** Start DATA EXTRACT **

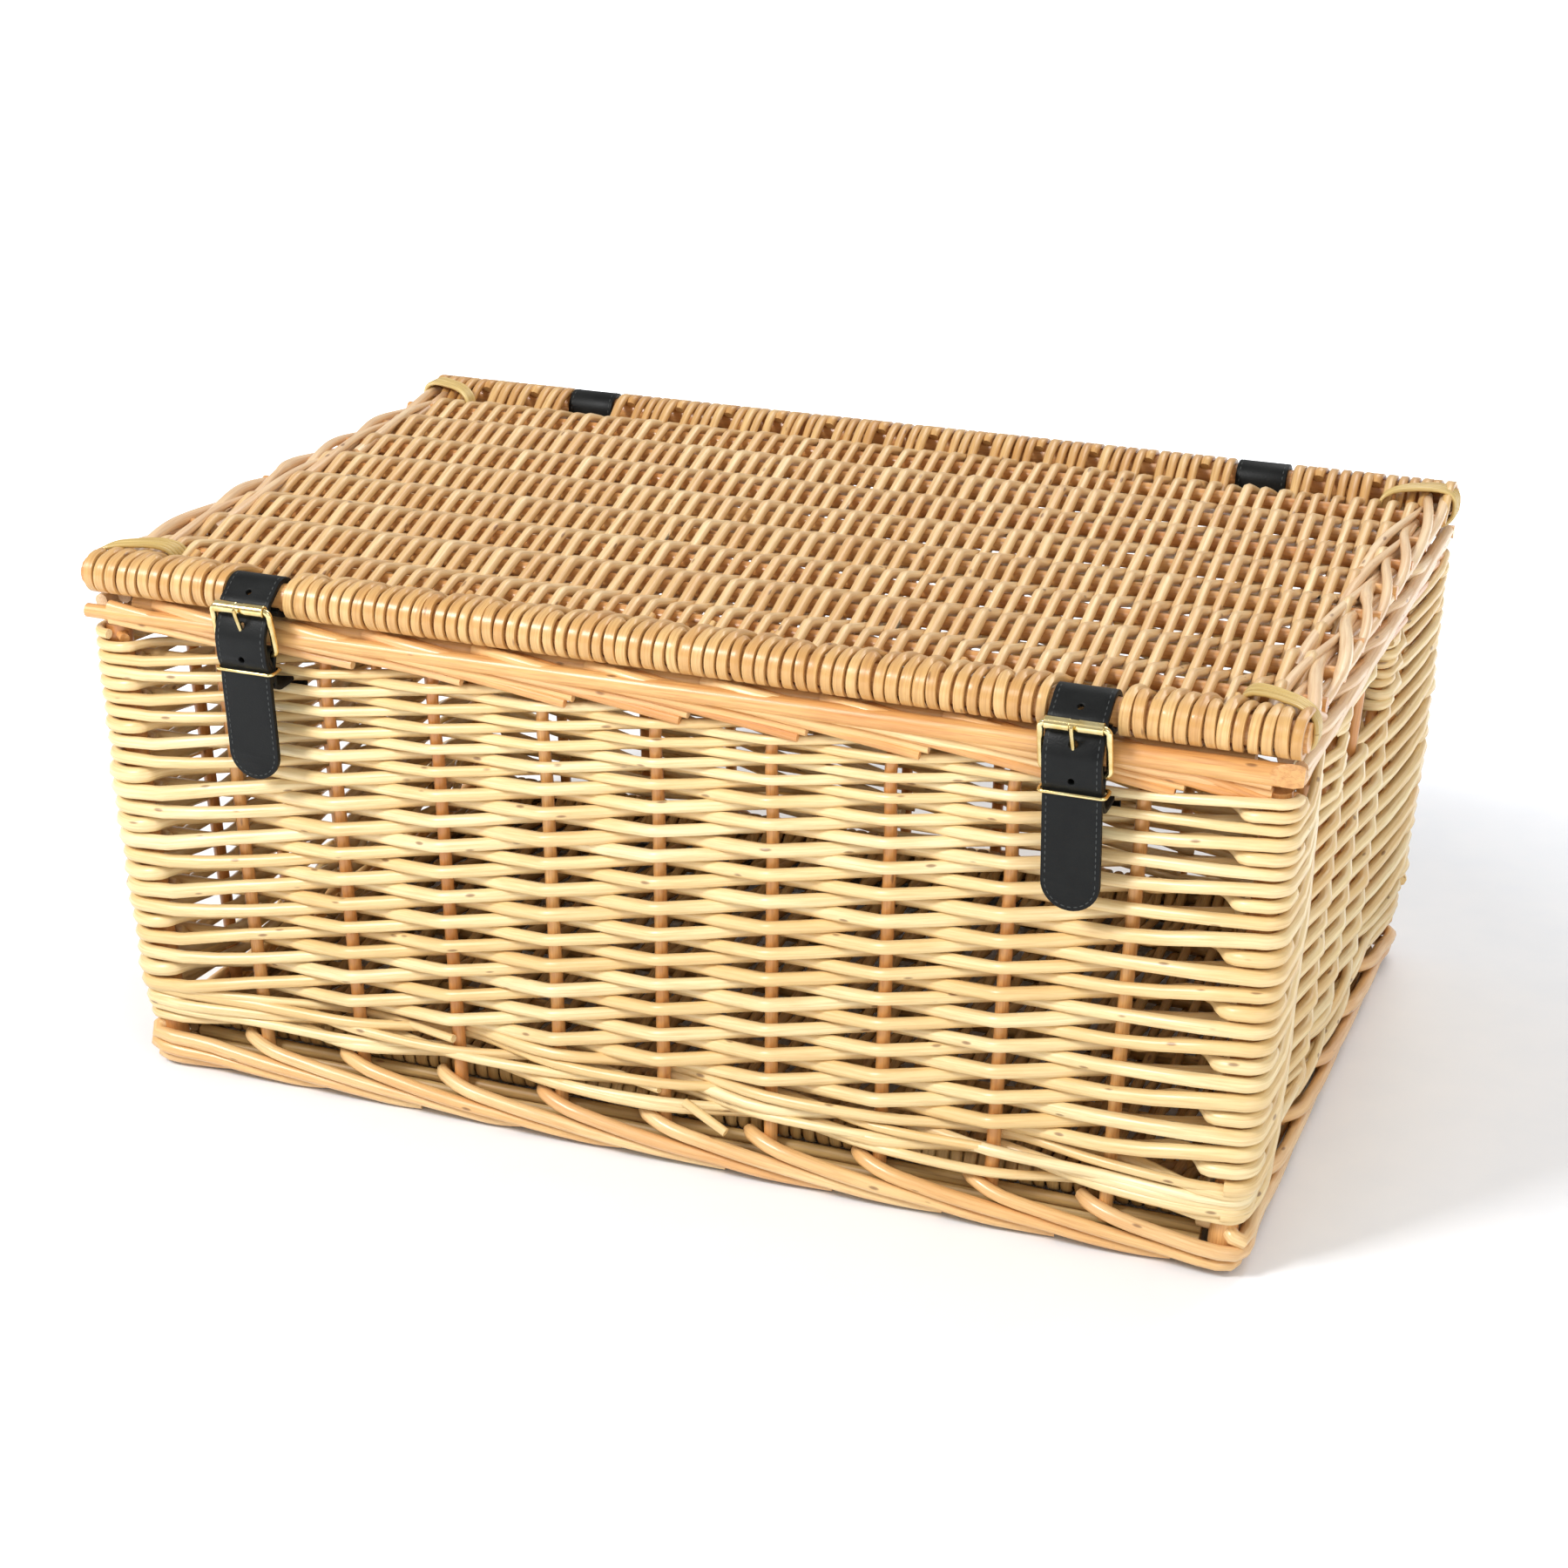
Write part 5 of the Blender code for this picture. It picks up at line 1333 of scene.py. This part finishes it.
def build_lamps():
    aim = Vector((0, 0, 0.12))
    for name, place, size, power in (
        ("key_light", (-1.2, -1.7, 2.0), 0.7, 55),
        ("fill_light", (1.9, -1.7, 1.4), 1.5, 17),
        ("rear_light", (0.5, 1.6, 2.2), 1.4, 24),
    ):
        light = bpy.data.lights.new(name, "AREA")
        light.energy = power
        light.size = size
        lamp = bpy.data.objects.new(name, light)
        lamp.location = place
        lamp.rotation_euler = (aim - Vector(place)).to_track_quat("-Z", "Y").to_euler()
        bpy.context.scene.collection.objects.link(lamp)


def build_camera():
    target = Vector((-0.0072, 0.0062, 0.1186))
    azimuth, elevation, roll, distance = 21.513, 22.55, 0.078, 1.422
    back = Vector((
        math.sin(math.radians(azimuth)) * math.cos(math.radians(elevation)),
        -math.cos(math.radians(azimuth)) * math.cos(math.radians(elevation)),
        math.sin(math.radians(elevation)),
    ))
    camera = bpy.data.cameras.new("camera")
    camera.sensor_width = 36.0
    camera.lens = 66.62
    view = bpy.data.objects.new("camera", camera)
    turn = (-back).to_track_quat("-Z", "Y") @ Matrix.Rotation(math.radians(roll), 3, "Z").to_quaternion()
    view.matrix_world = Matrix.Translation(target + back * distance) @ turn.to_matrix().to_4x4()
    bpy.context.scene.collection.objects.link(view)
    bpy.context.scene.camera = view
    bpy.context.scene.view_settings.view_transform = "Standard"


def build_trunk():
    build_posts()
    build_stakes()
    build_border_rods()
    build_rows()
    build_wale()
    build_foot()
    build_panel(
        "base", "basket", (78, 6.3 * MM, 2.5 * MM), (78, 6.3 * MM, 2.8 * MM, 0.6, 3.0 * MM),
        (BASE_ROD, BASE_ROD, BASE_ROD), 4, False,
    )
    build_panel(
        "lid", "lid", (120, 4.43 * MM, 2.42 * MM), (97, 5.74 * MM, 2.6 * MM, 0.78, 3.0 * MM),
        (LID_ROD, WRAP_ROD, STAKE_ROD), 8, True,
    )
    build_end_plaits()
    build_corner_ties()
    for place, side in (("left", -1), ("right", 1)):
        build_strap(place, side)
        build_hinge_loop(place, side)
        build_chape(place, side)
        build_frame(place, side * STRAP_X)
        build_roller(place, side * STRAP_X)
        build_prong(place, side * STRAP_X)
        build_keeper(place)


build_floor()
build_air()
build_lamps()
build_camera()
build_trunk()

** End DATA EXTRACT **

SHORT EXERCISE:
Quote only the stretch of lines that starts the data above and ends with the line containing "bpy.context.scene.collection.objects.link(lamp)", both included.

THE SOLUTION:
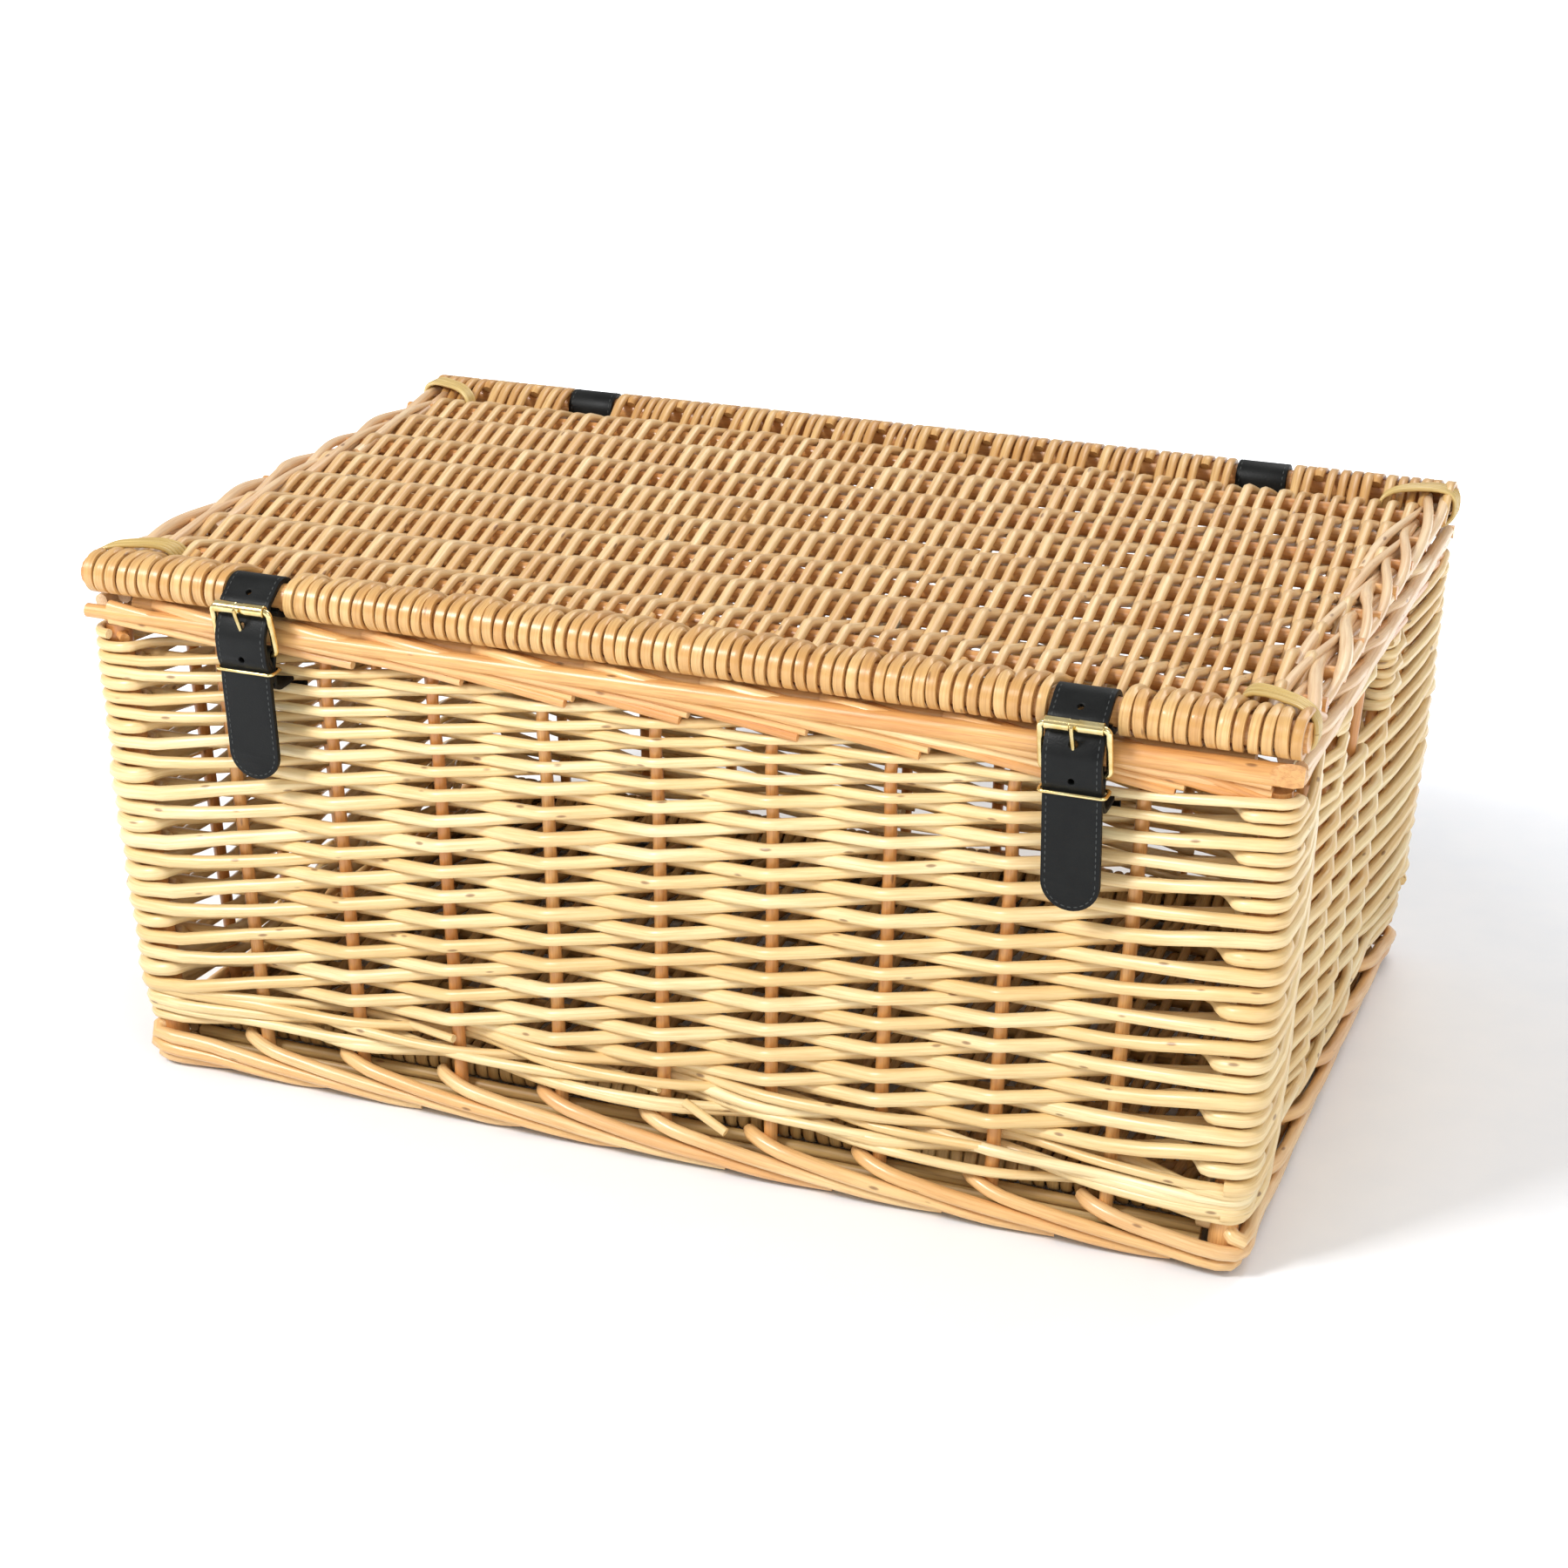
Write part 5 of the Blender code for this picture. It picks up at line 1333 of scene.py. This part finishes it.
def build_lamps():
    aim = Vector((0, 0, 0.12))
    for name, place, size, power in (
        ("key_light", (-1.2, -1.7, 2.0), 0.7, 55),
        ("fill_light", (1.9, -1.7, 1.4), 1.5, 17),
        ("rear_light", (0.5, 1.6, 2.2), 1.4, 24),
    ):
        light = bpy.data.lights.new(name, "AREA")
        light.energy = power
        light.size = size
        lamp = bpy.data.objects.new(name, light)
        lamp.location = place
        lamp.rotation_euler = (aim - Vector(place)).to_track_quat("-Z", "Y").to_euler()
        bpy.context.scene.collection.objects.link(lamp)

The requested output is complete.